No matter how many tears you cry, no matter if you share your heartbreak with the world or with no one, no matter if you walk around like your world is destroyed or with a smile that reveals nothing that you feel inside we all reach a point. A point comes where something happens letting us know can’t keep beating ourselves up all day long. It can come a few days after, or a few weeks, or honestly a few months after. A point where the world says he isn’t coming back and that we have no choice but to let it go, no choice but to somehow carry on again. And that point is when the real healing begins, that point is when you have to try like hell to be okay again. That’s the point that is the scariest because you feel like you’ve let yourself slip to the point of no return, yet the universe is forcing you to get up off the ground.

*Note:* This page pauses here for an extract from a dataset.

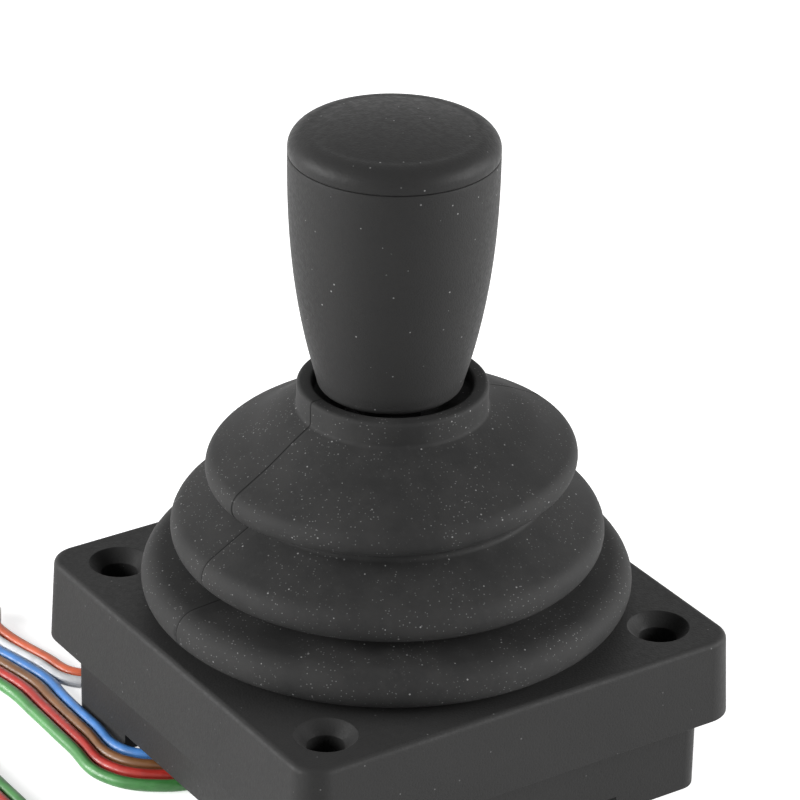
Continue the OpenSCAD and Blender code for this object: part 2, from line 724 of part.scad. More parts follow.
module magnet_holder() {
    color(inner_plastic) translate([0, 0, magnet_z]) difference() {
        cylinder(r = holder_r, h = magnet_h + holder_roof);
        translate([0, 0, -1]) cylinder(r = magnet_d / 2 + eps, h = magnet_h + 1);
    }
}

module magnet() {
    color([0.78, 0.79, 0.8]) translate([0, 0, magnet_z]) cylinder(d = magnet_d, h = magnet_h);
}

module knob_insert() {
    grip = 0.6;
    color(brass_colour) translate([0, 0, knob_z]) rotate_extrude() polygon([
        [shaft_r + 0.02, 0], [insert_r, 0], [insert_r, 5], [insert_r + grip, 5],
        [insert_r + grip, 12], [insert_r, 12], [insert_r, insert_h], [shaft_r + 0.02, insert_h]
    ]);
}

// Half width of the barrel at a height above the knob's foot
function barrel(h) = knob_r - (knob_r - knob_foot_r) * pow((knob_h - h) / knob_h, 2.35);

module knob_body() {
    rounded = [for (a = [-90:15:0]) [
        barrel(knob_edge) - knob_edge + knob_edge * cos(a), knob_edge + knob_edge * sin(a)
    ]];
    side = [for (k = [1:16]) let (h = knob_edge + (knob_h - knob_edge) * k / 16) [barrel(h), h]];
    boss = insert_r + 2;
    pocket = 8;
    inner = [for (k = [0:6])
        let (h = knob_h + (pocket - knob_h) * k / 6) [barrel(h) - knob_wall, h]
    ];
    bore = insert_r + 0.02;
    grip = bore + 0.6;
    color(plastic_colour) translate([0, 0, knob_z]) rotate_extrude($fn = 96) polygon(concat(
        [[bore, 0]], rounded, side, inner,
        [[boss, pocket], [boss, insert_h], [bore, insert_h], [bore, 12.02], [grip, 12.02],
         [grip, 4.98], [bore, 4.98]]
    ));
}

module knob_cap() {
    flat = knob_r - cap_edge;
    rim_h = cap_edge * 0.8;
    skin = 1.8;
    rim = [for (a = [0:15:90]) [flat + cap_edge * cos(a), cap_side + rim_h * sin(a)]];
    dome_z = cap_side + rim_h;
    dome = [for (k = [1:8]) let (r = flat * (1 - k / 8)) [
        r, dome_z + cap_dome * (1 - pow(r / flat, 2))
    ]];
    spigot = knob_r - knob_wall - slip_fit;
    color(plastic_colour) translate([0, 0, seam_z]) rotate_extrude($fn = 96) polygon(concat(
        [[knob_r, 0]], rim, dome,
        [[0, dome_z - skin], [spigot - skin, dome_z - skin], [spigot - skin, -cap_spigot],
         [spigot, -cap_spigot], [spigot, 0]]
    ));
}

// ---------- leads ----------

module lead_orange() { color([0.85, 0.33, 0.16]) cord(orange_route, lead_d); }
module lead_white() { color([0.9, 0.9, 0.9]) cord(white_route, lead_d); }
module lead_blue() { color([0.25, 0.47, 0.8]) cord(blue_route, lead_d); }
module lead_brown() { color([0.45, 0.3, 0.12]) cord(brown_route, lead_d); }
module lead_red() { color([0.75, 0.1, 0.1]) cord(red_route, lead_d); }
module lead_green() { color([0.25, 0.5, 0.2]) cord(green_route, lead_d); }

flange_housing();
lower_housing();
base_cover();
housing_gasket();
gimbal_carrier();
gate_plate();
bearing_bushes();
boot();
boot_clamp_ring();
return_spring();
sensor_board();
hall_sensor();
board_parts();
lead_grommet();
lead_tails();
housing_screws();
cover_screws();
board_screws();
carrier_screws();
gate_screws();
clamp_screws();
gimbal_ring();
ring_pins();
ring_bushes();
lever_hub();
cross_pin();
lever_shaft();
lever_sleeve();
spring_collar();
retaining_clip();
neck_nut();
magnet_holder();
magnet();
knob_insert();
knob_body();
knob_cap();
lead_orange();
lead_white();
lead_blue();
lead_brown();
lead_red();
lead_green();
lead_ties();
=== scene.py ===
"""The looks of a two-axis fingertip joystick: its mouldings, boot, leads and finishes.

Every length is in metres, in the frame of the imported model: Z is up, and the origin is the
centre of the face that the joystick stands on.
"""

import math

import bmesh
import bpy
from mathutils import Matrix, Vector


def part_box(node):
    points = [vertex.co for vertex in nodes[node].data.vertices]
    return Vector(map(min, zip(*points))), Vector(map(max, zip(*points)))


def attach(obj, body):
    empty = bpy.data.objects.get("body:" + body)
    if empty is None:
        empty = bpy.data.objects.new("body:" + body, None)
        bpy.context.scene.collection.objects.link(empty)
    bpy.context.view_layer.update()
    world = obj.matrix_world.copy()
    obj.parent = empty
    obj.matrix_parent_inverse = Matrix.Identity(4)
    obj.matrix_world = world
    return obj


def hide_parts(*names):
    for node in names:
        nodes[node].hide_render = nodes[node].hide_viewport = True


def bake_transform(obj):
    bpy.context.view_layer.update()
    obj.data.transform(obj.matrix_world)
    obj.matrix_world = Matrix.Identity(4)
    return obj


MM = 0.001

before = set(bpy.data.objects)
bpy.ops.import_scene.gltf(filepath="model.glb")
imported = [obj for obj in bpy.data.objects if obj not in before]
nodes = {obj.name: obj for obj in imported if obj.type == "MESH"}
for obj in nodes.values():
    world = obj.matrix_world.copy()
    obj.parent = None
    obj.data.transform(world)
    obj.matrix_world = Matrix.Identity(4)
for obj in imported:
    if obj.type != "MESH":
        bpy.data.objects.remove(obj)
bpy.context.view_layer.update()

FLANGE_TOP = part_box("flange_housing")[1].z


# ---------------------------------------------------------------- camera

CAMERA_AZIMUTH = -33.776
CAMERA_HEIGHT = 27.311
CAMERA_ROLL = 1.167
CAMERA_DISTANCE = 525.03 * MM
CAMERA_RIGHT = 1.671 * MM
CAMERA_UP = 23.135 * MM
CAMERA_LENS = 197.8


def set_up_camera():
    """A long lens, looking down over one corner of the flange; gives its level right."""
    azimuth = math.radians(CAMERA_AZIMUTH)
    height = math.radians(CAMERA_HEIGHT)
    roll = math.radians(CAMERA_ROLL)
    sight = Vector(
        (
            -math.cos(height) * math.cos(azimuth),
            -math.cos(height) * math.sin(azimuth),
            -math.sin(height),
        )
    )
    level = sight.cross(Vector((0, 0, 1))).normalized()
    upright = level.cross(sight)
    right = math.cos(roll) * level + math.sin(roll) * upright
    top = math.cos(roll) * upright - math.sin(roll) * level
    stand = (
        Vector((0, 0, FLANGE_TOP))
        - sight * CAMERA_DISTANCE
        + right * CAMERA_RIGHT
        + top * CAMERA_UP
    )
    data = bpy.data.cameras.new("camera")
    data.sensor_width = 36
    data.lens = CAMERA_LENS
    data.clip_start = 0.01
    data.clip_end = 20
    camera = bpy.data.objects.new("camera", data)
    bpy.context.scene.collection.objects.link(camera)
    camera.matrix_world = Matrix(
        (
            (right.x, top.x, -sight.x, stand.x),
            (right.y, top.y, -sight.y, stand.y),
            (right.z, top.z, -sight.z, stand.z),
            (0, 0, 0, 1),
        )
    )
    bpy.context.scene.camera = camera
    return level


across_view = set_up_camera()


# ---------------------------------------------------------------- finishes


class Value:
    """One output in a finish. Arithmetic on it adds the Math nodes that work it out."""

    def __init__(self, finish, socket):
        self.finish = finish
        self.socket = socket

    def work(self, operation, *others):
        inputs = {i: v for i, v in enumerate((self, *others))}
        return self.finish.add("ShaderNodeMath", {"operation": operation}, inputs)

    def __add__(self, other):
        return self.work("ADD", other)

    __radd__ = __add__

    def __mul__(self, other):
        return self.work("MULTIPLY", other)

    __rmul__ = __mul__

    def __sub__(self, other):
        return self.work("SUBTRACT", other)

    def __rsub__(self, other):
        return self.finish.add("ShaderNodeMath", {"operation": "SUBTRACT"}, {0: other, 1: self})

    def __abs__(self):
        return self.work("ABSOLUTE")

    def at_least(self, other):
        return self.work("MAXIMUM", other)

    def ease(self, low, high, first=0.0, last=1.0):
        """Goes smoothly from first to last as this value goes from low to high."""
        return self.finish.add(
            "ShaderNodeMapRange",
            {"interpolation_type": "SMOOTHSTEP"},
            {0: self, 1: low, 2: high, 3: first, 4: last},
        )


class Nodes:
    """A node tree that values and nodes are added to."""

    def __init__(self, tree):
        self.tree = tree

    def add(self, kind, settings, values, output=0):
        """A node of that kind: its settings first, then what its sockets hold or take."""
        node = self.tree.nodes.new(kind)
        for name, setting in settings.items():
            setattr(node, name, setting)
        for key, value in values.items():
            self.feed(node.inputs[key], value)
        return Value(self, node.outputs[output])

    def feed(self, socket, value):
        if isinstance(value, Value):
            self.tree.links.new(value.socket, socket)
        else:
            socket.default_value = value

    def rays(self, *kinds):
        """1 for rays of any of these kinds, otherwise 0."""
        path = self.add("ShaderNodeLightPath", {}, {}).socket.node
        first, *others = [Value(self, path.outputs[kind]) for kind in kinds]
        for other in others:
            first = first.at_least(other)
        return first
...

Two weeks after Rich broke up with me I’m laying in my bed with the covers pulled over my head. I feel like I’m going to cry but somehow I can’t. I think its because I’ve cried so much that there’s nothing left inside of me. My parents have no idea how upset I really am. They clearly know I’ve been moping around the house, but they don’t know I cry myself to sleep every night or feel so horrible inside that I don’t feel like things are going to get better.
I’m just laying there staring at the insides of my blanket when my little sister walks in. Actually from the sounds of it she runs in but I figure if I pretend to be asleep she might leave so I lay perfectly still. I’m just about to try to figure out how to fake snore when she throws the blanket off my body and plops her little body on my bed.
“Hello.” She says. She’s wearing a pink tutu with bright purple tights and what looks like a yellow crown. Her hair is twisted on the top of her head in a braid and she’s wearing bright pink lipstick. “I’ve come to invite you to my tea party.”
I sigh and open my eyes to talk but she cuts me off.
“Now it’s true that you keep declining my offers but I thought I would give you one last chance to accept before I gave you your dismissal paperwork.” She’s waving around a yellow envelope, which I can only assume are my “dismissal” papers.
“Megan, do you even know what dismissal” means?” I ask.
She rolls her eyes “Don’t talk to me like I’m a child Stephanie, of course I know what it means, I’m almost eight. It means you’re kicked out!”
“Kicked out?”
“Yup. Kicked out of the group. I mean, you haven’t been to tea in weeks and honestly if I were you I’d be kind of embarrassed. You’re the topic of conversation all the time.”